= Tony Page =

British Labour party politician

Tony Page (formally Antony William Page), is a British Labour party politician who served as the Mayor of Reading and was a former parliamentary candidate. He held a seat on Reading Borough Council for 51 years – from his election in 1973 to his retirement in 2024.

Upon his retirement, Council Leader Liz Terry described him as "probably the most well-known of all Reading politicians." In recognition of his contributions, Page received an honorary Doctor of Letters from the University of Reading in July 2023. Furthermore, in October 2024, he was honoured with an award from the Local Government Information Unit.

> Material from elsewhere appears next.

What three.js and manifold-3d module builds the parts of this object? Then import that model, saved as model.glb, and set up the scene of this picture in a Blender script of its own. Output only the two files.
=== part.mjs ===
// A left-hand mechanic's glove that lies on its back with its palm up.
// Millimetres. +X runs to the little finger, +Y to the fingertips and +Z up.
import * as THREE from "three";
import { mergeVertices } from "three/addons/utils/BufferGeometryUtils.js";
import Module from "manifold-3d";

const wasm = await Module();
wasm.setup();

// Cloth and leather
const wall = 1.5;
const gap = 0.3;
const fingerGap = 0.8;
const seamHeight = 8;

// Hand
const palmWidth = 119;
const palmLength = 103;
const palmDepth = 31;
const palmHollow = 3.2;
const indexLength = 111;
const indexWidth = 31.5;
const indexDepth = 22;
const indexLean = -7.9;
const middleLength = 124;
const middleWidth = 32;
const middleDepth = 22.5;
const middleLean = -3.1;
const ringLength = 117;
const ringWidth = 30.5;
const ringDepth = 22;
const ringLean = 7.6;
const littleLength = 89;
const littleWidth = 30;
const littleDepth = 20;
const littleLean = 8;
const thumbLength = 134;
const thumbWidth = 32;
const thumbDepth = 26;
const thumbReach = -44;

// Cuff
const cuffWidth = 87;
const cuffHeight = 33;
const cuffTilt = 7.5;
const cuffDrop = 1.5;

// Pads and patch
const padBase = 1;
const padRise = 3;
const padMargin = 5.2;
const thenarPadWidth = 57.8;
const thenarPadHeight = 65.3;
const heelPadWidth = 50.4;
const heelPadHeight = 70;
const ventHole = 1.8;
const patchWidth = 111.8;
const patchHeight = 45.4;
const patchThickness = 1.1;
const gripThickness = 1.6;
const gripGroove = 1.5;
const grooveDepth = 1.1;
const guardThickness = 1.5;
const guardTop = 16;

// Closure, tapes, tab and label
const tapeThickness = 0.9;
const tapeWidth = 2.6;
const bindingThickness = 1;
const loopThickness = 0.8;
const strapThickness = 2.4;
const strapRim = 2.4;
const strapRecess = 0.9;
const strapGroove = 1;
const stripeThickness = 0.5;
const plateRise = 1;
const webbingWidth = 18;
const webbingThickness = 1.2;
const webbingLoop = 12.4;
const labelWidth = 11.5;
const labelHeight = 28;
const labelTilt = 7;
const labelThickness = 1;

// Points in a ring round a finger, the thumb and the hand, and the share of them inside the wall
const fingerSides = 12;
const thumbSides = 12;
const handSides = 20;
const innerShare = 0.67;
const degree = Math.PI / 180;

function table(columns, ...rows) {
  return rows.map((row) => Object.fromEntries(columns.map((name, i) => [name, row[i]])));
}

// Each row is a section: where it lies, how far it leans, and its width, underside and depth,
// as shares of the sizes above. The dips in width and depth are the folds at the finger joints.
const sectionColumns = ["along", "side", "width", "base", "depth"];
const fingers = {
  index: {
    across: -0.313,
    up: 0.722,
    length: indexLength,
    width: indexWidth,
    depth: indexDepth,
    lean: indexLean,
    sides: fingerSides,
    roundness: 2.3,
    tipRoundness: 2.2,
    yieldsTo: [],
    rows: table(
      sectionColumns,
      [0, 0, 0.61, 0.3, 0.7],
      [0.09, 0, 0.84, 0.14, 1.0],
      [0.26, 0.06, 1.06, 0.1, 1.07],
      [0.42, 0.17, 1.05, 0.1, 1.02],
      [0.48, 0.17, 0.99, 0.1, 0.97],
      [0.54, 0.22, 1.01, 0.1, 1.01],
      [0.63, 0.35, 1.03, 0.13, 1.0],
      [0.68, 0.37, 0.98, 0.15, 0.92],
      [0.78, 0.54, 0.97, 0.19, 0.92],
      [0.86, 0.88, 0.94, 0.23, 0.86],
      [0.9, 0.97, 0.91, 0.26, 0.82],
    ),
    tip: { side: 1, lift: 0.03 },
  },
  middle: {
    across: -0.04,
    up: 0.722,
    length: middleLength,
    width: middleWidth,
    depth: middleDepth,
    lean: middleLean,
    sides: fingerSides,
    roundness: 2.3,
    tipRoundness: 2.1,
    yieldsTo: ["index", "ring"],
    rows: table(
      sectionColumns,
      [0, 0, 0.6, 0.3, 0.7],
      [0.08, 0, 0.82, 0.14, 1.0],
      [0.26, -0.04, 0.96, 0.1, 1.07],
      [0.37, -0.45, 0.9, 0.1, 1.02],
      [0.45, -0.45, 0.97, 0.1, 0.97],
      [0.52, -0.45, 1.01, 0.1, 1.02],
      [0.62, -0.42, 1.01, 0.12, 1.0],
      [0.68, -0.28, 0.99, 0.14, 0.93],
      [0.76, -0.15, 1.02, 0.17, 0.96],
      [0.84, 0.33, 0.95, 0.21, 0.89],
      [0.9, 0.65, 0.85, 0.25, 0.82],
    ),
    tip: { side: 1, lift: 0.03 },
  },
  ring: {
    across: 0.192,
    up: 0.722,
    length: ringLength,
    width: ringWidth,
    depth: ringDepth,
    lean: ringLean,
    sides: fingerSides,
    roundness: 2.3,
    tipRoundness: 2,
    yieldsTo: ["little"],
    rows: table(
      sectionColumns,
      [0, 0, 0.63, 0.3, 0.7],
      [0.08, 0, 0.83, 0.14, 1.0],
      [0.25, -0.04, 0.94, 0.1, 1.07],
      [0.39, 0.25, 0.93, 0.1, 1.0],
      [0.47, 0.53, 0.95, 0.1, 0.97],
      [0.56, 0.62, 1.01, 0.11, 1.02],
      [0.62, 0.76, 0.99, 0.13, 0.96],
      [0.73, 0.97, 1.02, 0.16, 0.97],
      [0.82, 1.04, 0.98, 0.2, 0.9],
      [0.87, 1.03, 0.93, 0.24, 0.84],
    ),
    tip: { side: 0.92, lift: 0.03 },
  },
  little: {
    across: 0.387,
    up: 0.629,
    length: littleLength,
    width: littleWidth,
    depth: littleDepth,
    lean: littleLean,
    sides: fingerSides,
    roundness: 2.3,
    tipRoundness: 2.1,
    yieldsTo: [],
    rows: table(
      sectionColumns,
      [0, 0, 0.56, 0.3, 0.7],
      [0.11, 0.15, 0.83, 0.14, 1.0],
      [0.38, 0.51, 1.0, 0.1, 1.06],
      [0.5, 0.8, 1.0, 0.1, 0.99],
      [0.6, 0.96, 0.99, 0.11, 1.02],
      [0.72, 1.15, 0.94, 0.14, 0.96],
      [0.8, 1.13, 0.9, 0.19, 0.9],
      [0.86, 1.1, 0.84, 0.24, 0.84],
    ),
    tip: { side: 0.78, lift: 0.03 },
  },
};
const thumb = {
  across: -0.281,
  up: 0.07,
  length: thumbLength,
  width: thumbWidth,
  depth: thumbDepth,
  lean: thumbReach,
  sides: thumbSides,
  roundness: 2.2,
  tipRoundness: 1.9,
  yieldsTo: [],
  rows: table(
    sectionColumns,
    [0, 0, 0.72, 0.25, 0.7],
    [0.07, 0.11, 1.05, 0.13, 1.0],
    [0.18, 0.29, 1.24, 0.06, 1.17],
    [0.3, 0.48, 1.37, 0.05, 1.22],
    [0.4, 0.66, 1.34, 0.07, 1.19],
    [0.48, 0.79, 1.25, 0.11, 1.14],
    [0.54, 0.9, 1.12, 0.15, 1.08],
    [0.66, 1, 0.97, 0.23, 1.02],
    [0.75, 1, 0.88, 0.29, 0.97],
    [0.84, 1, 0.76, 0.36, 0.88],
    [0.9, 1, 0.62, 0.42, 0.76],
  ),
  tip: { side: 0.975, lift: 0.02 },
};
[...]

== Early life and education ==
Tony Page is on record as saying that he was taken on one of the Aldermaston marches at the age of six by his parents, who were both members of CND. He graduated from the University of Reading with a Bachelor of Arts in Politics in 1975, two years after he was first elected as a local councillor.

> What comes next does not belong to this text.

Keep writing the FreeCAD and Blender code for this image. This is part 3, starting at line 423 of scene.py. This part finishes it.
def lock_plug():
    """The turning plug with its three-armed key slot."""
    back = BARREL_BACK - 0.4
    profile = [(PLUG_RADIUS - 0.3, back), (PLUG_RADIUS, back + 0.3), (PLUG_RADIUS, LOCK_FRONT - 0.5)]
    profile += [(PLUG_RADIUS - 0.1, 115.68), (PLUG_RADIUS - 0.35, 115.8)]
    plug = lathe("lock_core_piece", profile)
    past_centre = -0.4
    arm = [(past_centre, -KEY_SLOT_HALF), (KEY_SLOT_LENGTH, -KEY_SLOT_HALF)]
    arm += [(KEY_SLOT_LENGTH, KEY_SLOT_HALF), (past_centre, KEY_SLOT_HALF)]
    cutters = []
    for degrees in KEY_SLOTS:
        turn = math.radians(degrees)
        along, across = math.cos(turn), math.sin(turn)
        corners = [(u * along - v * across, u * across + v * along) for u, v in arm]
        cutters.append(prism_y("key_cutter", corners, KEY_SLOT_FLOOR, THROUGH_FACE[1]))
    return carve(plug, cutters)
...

== Reading Borough Council ==
Tony Page was first elected to Reading Borough Council on June 7, 1973, as the councillor for the now-defunct Castle Ward. He was 19 years old at the time, despite the (then) legal requirement for councillors to be at least 21. Subsequently, he represented Abbey Ward, which encompasses a similar area of the town centre as his initial ward. Throughout his tenure on the council, he has held various positions, including Chair of the Transport Committee from 1986 to 1990, and Lead Member for Strategic Environment, Planning, and Transport from 2008 to 2023.

Councillor Page served as deputy leader of the council from 2008 to 2023. His long tenure made him a prominent figure in the town. In May 2023, Councillor Page was appointed Mayor of Reading, a largely ceremonial role. In October of that year, he announced his intention to retire as a councillor at the conclusion of his mayoral term in May 2024.

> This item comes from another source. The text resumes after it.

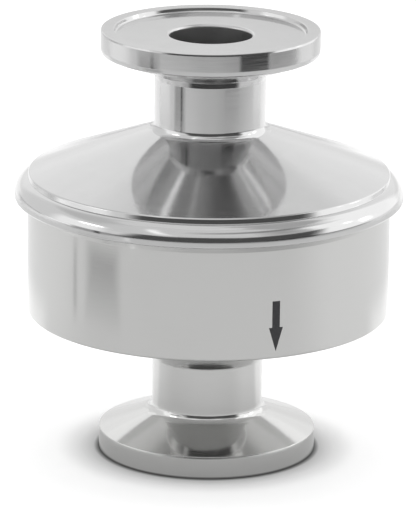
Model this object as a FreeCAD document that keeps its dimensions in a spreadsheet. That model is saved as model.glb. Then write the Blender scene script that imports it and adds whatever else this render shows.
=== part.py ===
import FreeCAD, Part
import math
import os
import re
import Sketcher

# A thermostatic steam trap for a half-inch clean-steam line, in millimetres.
# Z runs up the flow axis: the outlet clamp face is z = 0 and steam enters at the top.
# The body is two screwed halves with a clamp ferrule welded to each. Inside, a sealed
# capsule on a four-armed support pushes a ball-ended head down onto a screwed seat.

doc = FreeCAD.newDocument("SteamTrap")

sizes = {
    # Clamp ferrules and the tube that they continue
    "ferrule_od": 25.0,
    "ferrule_rim": 2.6,
    "ferrule_slope": 20.0,
    "lip_width": 1.5,
    "recess_band": 2.0,
    "recess_depth": 0.55,
    "tube_od": 12.7,
    "tube_bore": 9.4,
    "outlet_length": 10.6,
    "inlet_length": 10.3,
    "neck_round": 1.1,
    # Lower half: the cup
    "outlet_stub": 1.8,
    "cup_side": 13.3,
    "floor_slope": 16.3,
    "hub_wall": 3.2,
    "chamber_gap": 1.6,
    "ledge_width": 1.8,
    "thread_wall": 1.75,
    # Upper half: the cover with its bead
    "inlet_stub": 1.1,
    "bead_overhang": 1.5,
    "bead_height": 2.6,
    "bead_slope": 18.0,
    "bead_round": 2.2,
    "bead_land": 0.1,
    "cover_groove": 0.35,
    "cover_slope": 20.5,
    "cover_wall": 2.6,
    "shoulder_width": 2.0,
    "spigot_length": 5.0,
    "thread_gap": 0.1,
    # Gasket between the halves
    "gasket_thickness": 1.0,
    "gasket_gap": 0.1,
    # Screwed seat and its washer
    "seat_thread": 10.0,
    "seat_thread_gap": 0.05,
    "seat_shank": 2.8,
    "seat_relief": 0.2,
    "seat_shoulder": 1.4,
    "hex_margin": 0.1,
    "seat_hex_height": 1.6,
    "seat_nose_wall": 1.0,
    "seat_nose_height": 0.8,
    "orifice": 3.2,
    "orifice_chamfer": 1.0,
    "seat_outlet": 6.4,
    "seat_outlet_depth": 1.6,
    "washer_thickness": 0.5,
    # Four-armed support under the capsule
    "hub_hole_gap": 0.1,
    "hub_rim": 1.0,
    "hub_thickness": 1.5,
    "hub_seat_gap": 0.4,
    "arm_slope": 3.3,
    "arm_width": 5.0,
    "arm_lip": 1.3,
    "arm_wall": 1.4,
    "arm_root": 0.7,
    # Capsule shells, diaphragm and what is inside
    "capsule_od": 28.0,
    "capsule_gap": 0.2,
    "capsule_sheet": 0.6,
    "capsule_flange": 1.8,
    "dish_gap": 0.3,
    "dish_run": 1.6,
    "diaphragm_thickness": 0.4,
    "ripple_inset": 0.8,
    "ripple_margin": 1.4,
    "ripple_height": 0.45,
    "vent_hole": 2.4,
    "vent_circle": 14.0,
    "stop_od": 9.0,
    "stop_bore": 4.0,
    "stop_gap": 0.1,
    "stop_height": 0.9,
    "fill_hole": 2.4,
    "fill_gap": 0.04,
    "fill_lip": 1.0,
    "fill_head_height": 0.5,
    # Valve head and its stem
    "ball_radius": 3.0,
    "head_crown": 0.5,
    "head_gap": 0.25,
    "stem_od": 2.5,
    "guide_gap": 0.05,
    "stem_spigot": 2.0,
    "spigot_gap": 0.04,
    "stem_spigot_depth": 1.4,
    "disc_thickness": 0.6,
    "flange_od": 6.8,
    "thrust_od": 7.2,
    # Travel of the head
    "stroke": 1.0,
    "closed_gap": 0.05,
    # Spring that holds the capsule down
    "spring_sheet": 0.5,
    "spring_ring_od": 16.4,
    "spring_ring_bore": 9.0,
    "spring_arm_width": 5.0,
    "spring_end_gap": 0.3,
    "spring_end": 1.6,
}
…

== Parliamentary candidature ==
In the 2005 general election, Tony Page stood as candidate for the Labour party in Reading East parliamentary constituency, following the deselection of Jane Griffiths, who previously held the seat for the same party. He came second, losing to Rob Wilson of the Conservative Party by 475 votes.

== Other roles ==
From 1986 to 2005, Tony Page was the chairman of Reading Transport Ltd, the town's arms length council owned bus company. From 2013 to 2023, he was chair of the Berkshire Local Transport Body, the local transport body responsible for determining the priorities for transport investment across Berkshire.